> [Provided material]
⟨
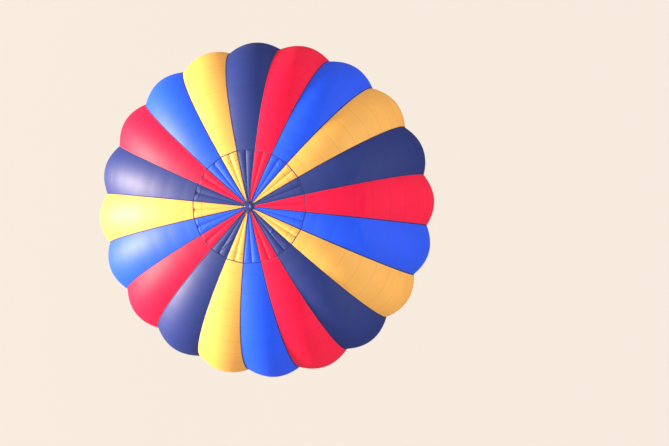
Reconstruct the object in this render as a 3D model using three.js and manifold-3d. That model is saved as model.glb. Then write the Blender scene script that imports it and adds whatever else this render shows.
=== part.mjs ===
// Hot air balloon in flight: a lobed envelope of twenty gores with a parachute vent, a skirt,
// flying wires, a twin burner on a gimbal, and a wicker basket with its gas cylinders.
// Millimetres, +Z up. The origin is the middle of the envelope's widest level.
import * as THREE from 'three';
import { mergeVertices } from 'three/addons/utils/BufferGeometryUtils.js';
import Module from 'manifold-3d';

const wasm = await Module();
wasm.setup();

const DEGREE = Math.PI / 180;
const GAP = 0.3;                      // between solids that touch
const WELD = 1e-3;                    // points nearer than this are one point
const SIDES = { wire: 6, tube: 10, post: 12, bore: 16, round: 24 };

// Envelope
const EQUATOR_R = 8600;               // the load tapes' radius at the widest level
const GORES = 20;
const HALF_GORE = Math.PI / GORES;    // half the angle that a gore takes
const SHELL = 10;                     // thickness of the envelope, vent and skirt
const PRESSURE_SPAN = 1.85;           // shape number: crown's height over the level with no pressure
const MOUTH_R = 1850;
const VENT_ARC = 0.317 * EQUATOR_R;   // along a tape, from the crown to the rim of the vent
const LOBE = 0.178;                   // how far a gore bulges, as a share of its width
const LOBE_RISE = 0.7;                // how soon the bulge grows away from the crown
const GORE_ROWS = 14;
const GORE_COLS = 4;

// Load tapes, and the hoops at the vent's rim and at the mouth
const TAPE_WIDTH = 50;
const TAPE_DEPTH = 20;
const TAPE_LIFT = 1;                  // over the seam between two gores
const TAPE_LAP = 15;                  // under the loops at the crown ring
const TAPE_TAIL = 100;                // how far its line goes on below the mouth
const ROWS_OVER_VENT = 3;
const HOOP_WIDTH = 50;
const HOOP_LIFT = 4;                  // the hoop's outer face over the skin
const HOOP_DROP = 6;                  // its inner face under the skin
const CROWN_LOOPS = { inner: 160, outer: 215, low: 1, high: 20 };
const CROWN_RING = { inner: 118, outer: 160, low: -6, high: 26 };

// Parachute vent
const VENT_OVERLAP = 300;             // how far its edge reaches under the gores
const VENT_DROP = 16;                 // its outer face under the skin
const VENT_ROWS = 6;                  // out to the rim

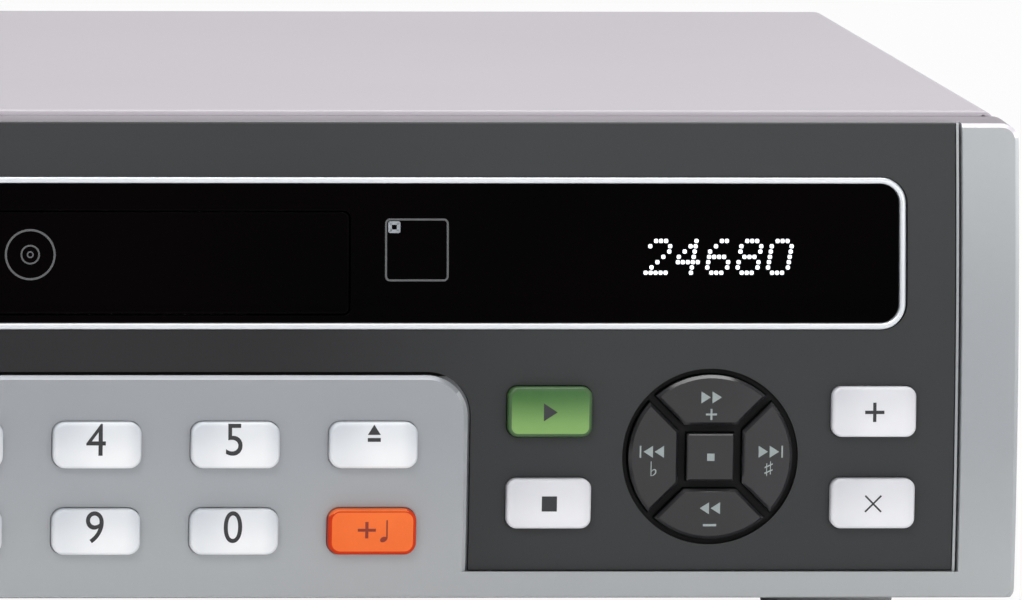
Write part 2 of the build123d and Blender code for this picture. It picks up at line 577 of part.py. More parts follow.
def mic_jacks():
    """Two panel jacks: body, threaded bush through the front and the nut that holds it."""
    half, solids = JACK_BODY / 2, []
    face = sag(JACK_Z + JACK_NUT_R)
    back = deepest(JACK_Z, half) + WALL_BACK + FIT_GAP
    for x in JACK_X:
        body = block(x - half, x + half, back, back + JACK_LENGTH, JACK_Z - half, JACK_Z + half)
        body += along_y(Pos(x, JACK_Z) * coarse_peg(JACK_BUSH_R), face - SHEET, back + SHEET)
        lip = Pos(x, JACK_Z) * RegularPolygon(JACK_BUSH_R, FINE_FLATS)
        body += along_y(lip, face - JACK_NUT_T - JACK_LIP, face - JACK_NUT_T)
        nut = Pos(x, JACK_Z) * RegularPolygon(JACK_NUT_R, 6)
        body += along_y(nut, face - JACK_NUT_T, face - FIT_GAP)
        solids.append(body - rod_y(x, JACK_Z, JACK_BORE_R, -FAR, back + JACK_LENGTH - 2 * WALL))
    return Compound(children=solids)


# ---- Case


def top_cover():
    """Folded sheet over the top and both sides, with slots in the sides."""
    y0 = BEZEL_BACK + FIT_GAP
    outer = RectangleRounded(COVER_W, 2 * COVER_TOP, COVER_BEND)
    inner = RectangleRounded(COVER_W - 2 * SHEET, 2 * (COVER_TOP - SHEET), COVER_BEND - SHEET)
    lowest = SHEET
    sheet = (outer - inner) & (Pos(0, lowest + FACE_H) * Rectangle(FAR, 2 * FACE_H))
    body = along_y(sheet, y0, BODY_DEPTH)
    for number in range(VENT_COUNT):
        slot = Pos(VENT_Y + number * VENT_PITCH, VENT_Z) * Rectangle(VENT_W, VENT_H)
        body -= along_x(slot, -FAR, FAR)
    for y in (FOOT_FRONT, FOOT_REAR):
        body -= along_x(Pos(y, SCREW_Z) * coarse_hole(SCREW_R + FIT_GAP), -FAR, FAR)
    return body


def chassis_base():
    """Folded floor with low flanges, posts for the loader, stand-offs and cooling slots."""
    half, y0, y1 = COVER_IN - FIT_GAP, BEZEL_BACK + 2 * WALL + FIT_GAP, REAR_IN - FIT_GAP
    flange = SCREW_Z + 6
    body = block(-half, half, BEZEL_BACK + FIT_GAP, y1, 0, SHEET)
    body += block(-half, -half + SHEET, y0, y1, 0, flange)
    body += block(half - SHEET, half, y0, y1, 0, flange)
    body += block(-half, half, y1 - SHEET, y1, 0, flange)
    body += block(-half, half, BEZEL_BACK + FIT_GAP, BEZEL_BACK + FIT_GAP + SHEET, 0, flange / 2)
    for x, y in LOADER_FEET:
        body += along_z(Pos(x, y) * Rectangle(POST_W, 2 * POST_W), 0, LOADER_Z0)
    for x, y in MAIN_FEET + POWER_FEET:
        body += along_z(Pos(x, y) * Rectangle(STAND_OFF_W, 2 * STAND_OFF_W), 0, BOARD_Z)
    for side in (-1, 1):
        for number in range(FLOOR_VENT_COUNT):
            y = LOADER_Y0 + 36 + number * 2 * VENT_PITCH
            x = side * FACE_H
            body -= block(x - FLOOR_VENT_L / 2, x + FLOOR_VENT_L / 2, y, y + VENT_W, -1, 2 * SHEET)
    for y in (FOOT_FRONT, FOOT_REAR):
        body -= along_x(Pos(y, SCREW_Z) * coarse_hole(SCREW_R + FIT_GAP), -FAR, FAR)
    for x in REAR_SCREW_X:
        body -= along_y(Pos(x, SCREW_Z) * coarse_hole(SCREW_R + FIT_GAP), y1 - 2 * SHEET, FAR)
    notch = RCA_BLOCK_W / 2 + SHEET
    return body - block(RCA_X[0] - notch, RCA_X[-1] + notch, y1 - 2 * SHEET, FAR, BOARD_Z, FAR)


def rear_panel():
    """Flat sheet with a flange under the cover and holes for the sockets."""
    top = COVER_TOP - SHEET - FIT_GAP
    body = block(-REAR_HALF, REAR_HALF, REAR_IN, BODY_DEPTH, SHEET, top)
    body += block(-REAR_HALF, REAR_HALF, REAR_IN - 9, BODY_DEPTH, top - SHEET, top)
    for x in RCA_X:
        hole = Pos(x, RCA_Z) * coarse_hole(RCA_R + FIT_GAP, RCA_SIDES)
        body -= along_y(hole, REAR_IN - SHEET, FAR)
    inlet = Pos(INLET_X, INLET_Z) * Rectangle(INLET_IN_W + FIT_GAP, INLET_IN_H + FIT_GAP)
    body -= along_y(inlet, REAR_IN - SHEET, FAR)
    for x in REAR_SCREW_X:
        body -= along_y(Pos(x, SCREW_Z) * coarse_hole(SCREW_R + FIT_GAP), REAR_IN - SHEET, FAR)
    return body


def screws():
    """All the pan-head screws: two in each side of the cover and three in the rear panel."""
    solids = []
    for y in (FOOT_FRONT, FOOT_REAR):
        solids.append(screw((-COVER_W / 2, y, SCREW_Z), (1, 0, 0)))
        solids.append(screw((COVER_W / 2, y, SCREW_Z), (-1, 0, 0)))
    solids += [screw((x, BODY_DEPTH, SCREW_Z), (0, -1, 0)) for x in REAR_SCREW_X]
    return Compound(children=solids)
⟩
⟨
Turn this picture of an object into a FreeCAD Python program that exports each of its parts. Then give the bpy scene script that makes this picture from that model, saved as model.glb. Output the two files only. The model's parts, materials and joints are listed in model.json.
⟩
> [Exercise brief]
Extract the lines from the line with "Reconstruct the object" to the line with "16, round: 24", inclusive, reproducing them exactly and leaving out every other line.

> [Answer to this problem]
Reconstruct the object in this render as a 3D model using three.js and manifold-3d. That model is saved as model.glb. Then write the Blender scene script that imports it and adds whatever else this render shows.
=== part.mjs ===
// Hot air balloon in flight: a lobed envelope of twenty gores with a parachute vent, a skirt,
// flying wires, a twin burner on a gimbal, and a wicker basket with its gas cylinders.
// Millimetres, +Z up. The origin is the middle of the envelope's widest level.
import * as THREE from 'three';
import { mergeVertices } from 'three/addons/utils/BufferGeometryUtils.js';
import Module from 'manifold-3d';

const wasm = await Module();
wasm.setup();

const DEGREE = Math.PI / 180;
const GAP = 0.3;                      // between solids that touch
const WELD = 1e-3;                    // points nearer than this are one point
const SIDES = { wire: 6, tube: 10, post: 12, bore: 16, round: 24 };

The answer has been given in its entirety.